Friday 4 November 2011

Mary Stuart, Queen of Scots


The title-page of Eliza Haywood's Mary Stuart, Queen of Scots (1725) claims that the work was "Translated from the French," though her "Introduction" says nothing of it being a translation. When I drafted my entry on this title I suggested that it was "more likely that Haywood wrote an original work that relied heavily on French materials." It looks like I was wrong about this.

Mary Helen McMurran has identified Mary Stuart, Queen of Scots as another translation of Pierre Le Pesant, Sieur de Boisguillebert, Marie Stuart, Reyne d’Escosse. Nouvelle Historique (Paris: Claude Barbin, 1675). I say another because James Freebairn’s translation of this work was proposed in June 1724 and issued "for the Author" in Edinburgh in 1725. That is, Haywood and Freebairn’s translations were competitors.


McMurran makes her case well and does an excellent job of comparing the two translations in The Spread of Novels: Translation and Prose Fiction in the Eighteenth Century (Princeton, 2010). Although I am disappointed that I "missed" this identification, I only missed it in the sense that I ought to have recognised the similarities of the Haywood and Freebairn’s translations, no scholar previous to 2004 having made the identification.

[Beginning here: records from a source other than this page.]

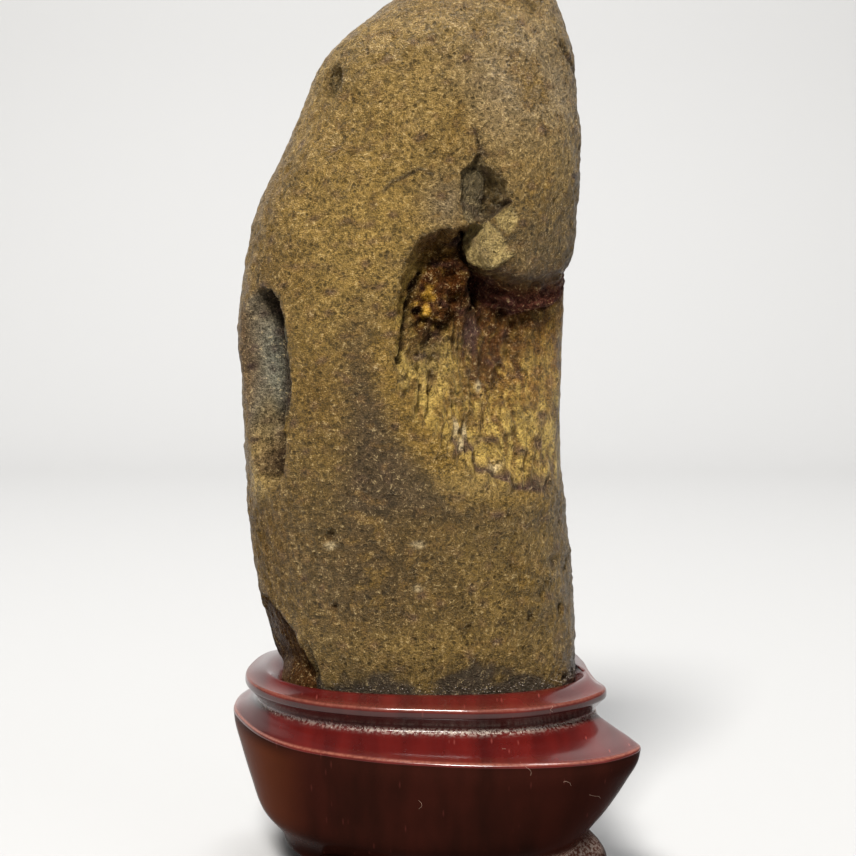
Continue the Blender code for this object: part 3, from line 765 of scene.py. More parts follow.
# Route, width and depth of each groove, then the width and strength of its stain.
CRACKS = [
    (CREASE, 0.5, 0.7, 0.4, 0.85),
    (JOINT, 0.45, 1.0, 0.6, 0.85),
    (CRACK, 0.45, 1.5, 0.55, 0.85),
    (ARC_CRACK, 0.40, 0.55, 0.38, 0.8),
    (LOW_JOINT, 0.5, 1.2, 0.6, 0.85),
    (NICK, 0.6, 1.0, 0.5, 0.85),
]
VEINS = [(VEIN, 0.6, 0.6, 0.9, 0.9), (SIDE_VEIN, 0.45, 0.4, 0.6, 0.9)]
# Place, reach and depth of the pores and holes large enough to have a place of their own.
HOLES = [
    ((-20.9, 79.4), 1.2, 1.7), ((26.9, 72.0), 1.3, 0.8), ((-18.3, 52.1), 0.8, 0.9),
    ((-5.7, 62.6), 0.8, 0.8), ((-35.4, 128.6), 1.5, 2.2), ((-6.3, 115.9), 0.9, 1.3),
    ((-36.2, 101.5), 0.9, 0.6), ((-8.8, 154.5), 0.6, 0.5), ((10.0, 157.6), 1.0, 1.2),
    ((9.4, 155.6), 0.6, 0.6), ((-2.6, 126.0), 1.0, 2.2), ((-1.2, 123.8), 1.1, 2.4),
    ((0.8, 120.6), 0.8, 1.0), ((2.2, 123.0), 0.8, 1.2), ((17.6, 124.6), 1.1, 1.6),
]
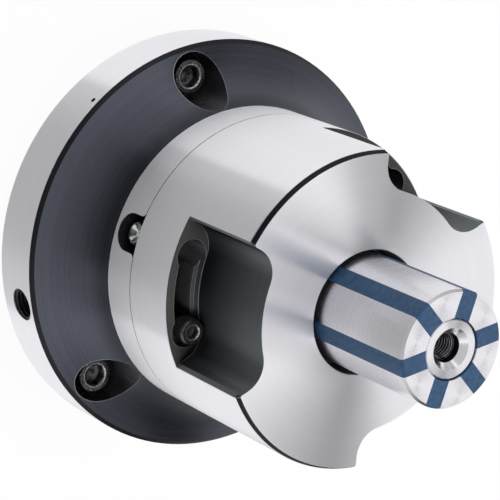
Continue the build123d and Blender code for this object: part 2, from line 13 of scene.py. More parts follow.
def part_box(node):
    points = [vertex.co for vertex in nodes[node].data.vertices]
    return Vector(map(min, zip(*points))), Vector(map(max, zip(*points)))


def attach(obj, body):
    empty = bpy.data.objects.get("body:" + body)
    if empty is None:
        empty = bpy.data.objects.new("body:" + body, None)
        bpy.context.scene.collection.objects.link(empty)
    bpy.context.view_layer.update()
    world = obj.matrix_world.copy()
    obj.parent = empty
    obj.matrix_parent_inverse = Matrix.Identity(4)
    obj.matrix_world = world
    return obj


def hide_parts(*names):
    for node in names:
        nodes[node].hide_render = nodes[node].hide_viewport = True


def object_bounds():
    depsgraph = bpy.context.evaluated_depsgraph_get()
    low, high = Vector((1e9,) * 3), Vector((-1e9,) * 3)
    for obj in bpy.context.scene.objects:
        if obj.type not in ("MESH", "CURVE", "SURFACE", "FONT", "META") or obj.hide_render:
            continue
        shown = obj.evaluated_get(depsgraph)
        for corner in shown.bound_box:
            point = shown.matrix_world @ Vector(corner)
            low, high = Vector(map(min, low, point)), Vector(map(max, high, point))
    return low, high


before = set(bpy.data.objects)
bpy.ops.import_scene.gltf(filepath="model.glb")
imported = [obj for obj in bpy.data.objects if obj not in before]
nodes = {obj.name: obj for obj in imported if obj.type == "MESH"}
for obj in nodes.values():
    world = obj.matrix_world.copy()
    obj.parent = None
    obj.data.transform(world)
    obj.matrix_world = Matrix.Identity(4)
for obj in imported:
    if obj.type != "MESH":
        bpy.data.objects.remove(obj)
cad_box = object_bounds()
MM = 0.001
HAIR = 0.05 * MM  # how far the limit of a zone keeps from the face that it parts
print("nodes in the frame:", len(nodes))

# %% [markdown]
# The photograph looks at the nose from one side with a long lens. The axis of the mandrel leans away
# from the line of sight, and the picture is rolled so that the nose points down to the right. A camera
# is easiest to place by those two turns, about its own X and then about its line of sight.

# %% Camera
VIEW_TILT = 36.88
VIEW_ROLL = 66.63
CAMERA_PLACE = Vector((5.1, 743.3, 1049.4)) * MM
LENS = 180.5


def add_camera():
    data = bpy.data.cameras.new("camera")
    data.lens = LENS
    data.sensor_width = 36.0
    data.clip_start = 0.05
    data.clip_end = 50.0
    camera = bpy.data.objects.new("camera", data)
    bpy.context.scene.collection.objects.link(camera)
    turn = Matrix.Rotation(radians(-VIEW_TILT), 4, "X") @ Matrix.Rotation(radians(-VIEW_ROLL), 4, "Z")
    camera.matrix_world = Matrix.Translation(CAMERA_PLACE) @ turn
    bpy.context.scene.camera = camera
    return camera


camera = add_camera()
print("camera at", [round(v, 3) for v in camera.location], "lens", LENS)

# %% [markdown]
# Node trees are built with small helpers. One adds a node and sets its values, others write a formula,
# a ramp, a noise or a blend, and two open and place a group with named sockets.

# %% Helpers for node trees
NOISE_RANGE = (0.3, 0.7)


def add_node(tree, kind, inputs=None, **settings):
    """A node of that kind, with settings on the node and values or links on its inputs."""
    node = tree.nodes.new(kind)
    for name, value in settings.items():
        setattr(node, name, value)
    for name, value in (inputs or {}).items():
        socket = node.inputs[name]
        if isinstance(value, bpy.types.NodeSocket):
            tree.links.new(value, socket)
        else:
            socket.default_value = value
    return node


def calc(tree, operation, *values):
    """The result of one Math node."""
    return add_node(tree, "ShaderNodeMath", dict(enumerate(values)), operation=operation).outputs[0]


def times(tree, first, second):
    return calc(tree, "MULTIPLY", first, second)


def diagonal(tree, first, second):
    """The length across two lengths at right angles."""
    return calc(tree, "SQRT", calc(tree, "MULTIPLY_ADD", first, first, times(tree, second, second)))


def dot(tree, first, second):
    """How far one direction leans along another."""
    node = add_node(tree, "ShaderNodeVectorMath", {0: first, 1: second}, operation="DOT_PRODUCT")
    return node.outputs["Value"]


def ramp(tree, value, low, high, start=0.0, end=1.0):
    """Runs from start to end, smoothly, as value goes from low to high."""
    inputs = {"Value": value, "From Min": low, "From Max": high, "To Min": start, "To Max": end}
    return add_node(tree, "ShaderNodeMapRange", inputs, interpolation_type="SMOOTHSTEP").outputs[0]


def noise(tree, point, scale, detail):
    inputs = {"Vector": point, "Scale": scale, "Detail": detail}
    return add_node(tree, "ShaderNodeTexNoise", inputs).outputs[0]


def spread(tree, value, start=0.0, end=1.0):
    """Runs from start to end over the range that a noise mostly keeps to."""
    return ramp(tree, value, *NOISE_RANGE, start, end)


def blend_value(tree, factor, first, second):
    """A number between two, by a factor."""
    return add_node(tree, "ShaderNodeMix", {0: factor, 2: first, 3: second}).outputs[0]


def blend_colour(tree, factor, first, second):
    """A colour between two, by a factor."""
    inputs = {0: factor, 6: first, 7: second}
    return add_node(tree, "ShaderNodeMix", inputs, data_type="RGBA").outputs[2]


def paint(tree, colour, *coats):
    """Lays one coat after another over a colour. Each coat is a factor and its own colour."""
    for factor, coat in coats:
        colour = blend_colour(tree, factor, colour, coat)
    return colour


def new_group(name, inputs, outputs):
    """An empty node group with float outputs. An input without a default is a vector."""
    group = bpy.data.node_groups.new(name, "ShaderNodeTree")
    for label, value in inputs.items():
        kind = "NodeSocketVector" if value is None else "NodeSocketFloat"
        socket = group.interface.new_socket(label, in_out="INPUT", socket_type=kind)
        if value is not None:
            socket.default_value = value
    for label in outputs:
        group.interface.new_socket(label, in_out="OUTPUT", socket_type="NodeSocketFloat")
    return group, group.nodes.new("NodeGroupInput").outputs, group.nodes.new("NodeGroupOutput").inputs


def use_group(tree, group, **inputs):
    """Places a group in a tree and returns its outputs."""
    return add_node(tree, "ShaderNodeGroup", inputs, node_tree=group).outputs


def grey(value):
    return (value, value, value, 1.0)


# %% [markdown]
# Nearly everything here was made on a lathe, so nearly every pattern runs round the axis. One group
# turns a point into its radius, its height and its direction from the axis. The direction is kept as a
# cosine and a sine, because an angle would jump from one side of the turn to the other and leave a
# seam.

# %% Group: place round the axis
LEAST_RADIUS = 0.1 * MM  # so that nothing is divided by nought on the axis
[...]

That is, McMurran deserves full credit for making the attribution and will have it in the second edition of my Bibliography!

It is particularly pleasing to see work being done on Haywood's translations and the translation of works by Haywood into European languages. (I have mentioned before that Melbourne's Aleksondra Hultquist is doing important work on Haywood's La Belle Assemblee; see here.) No doubt, as this type of scholarship develops, more of Haywood's sources will be revealed but we will also get a much clearer idea of Haywood's creative input into her translations—as we do in McMurran's section on Haywood (82–90).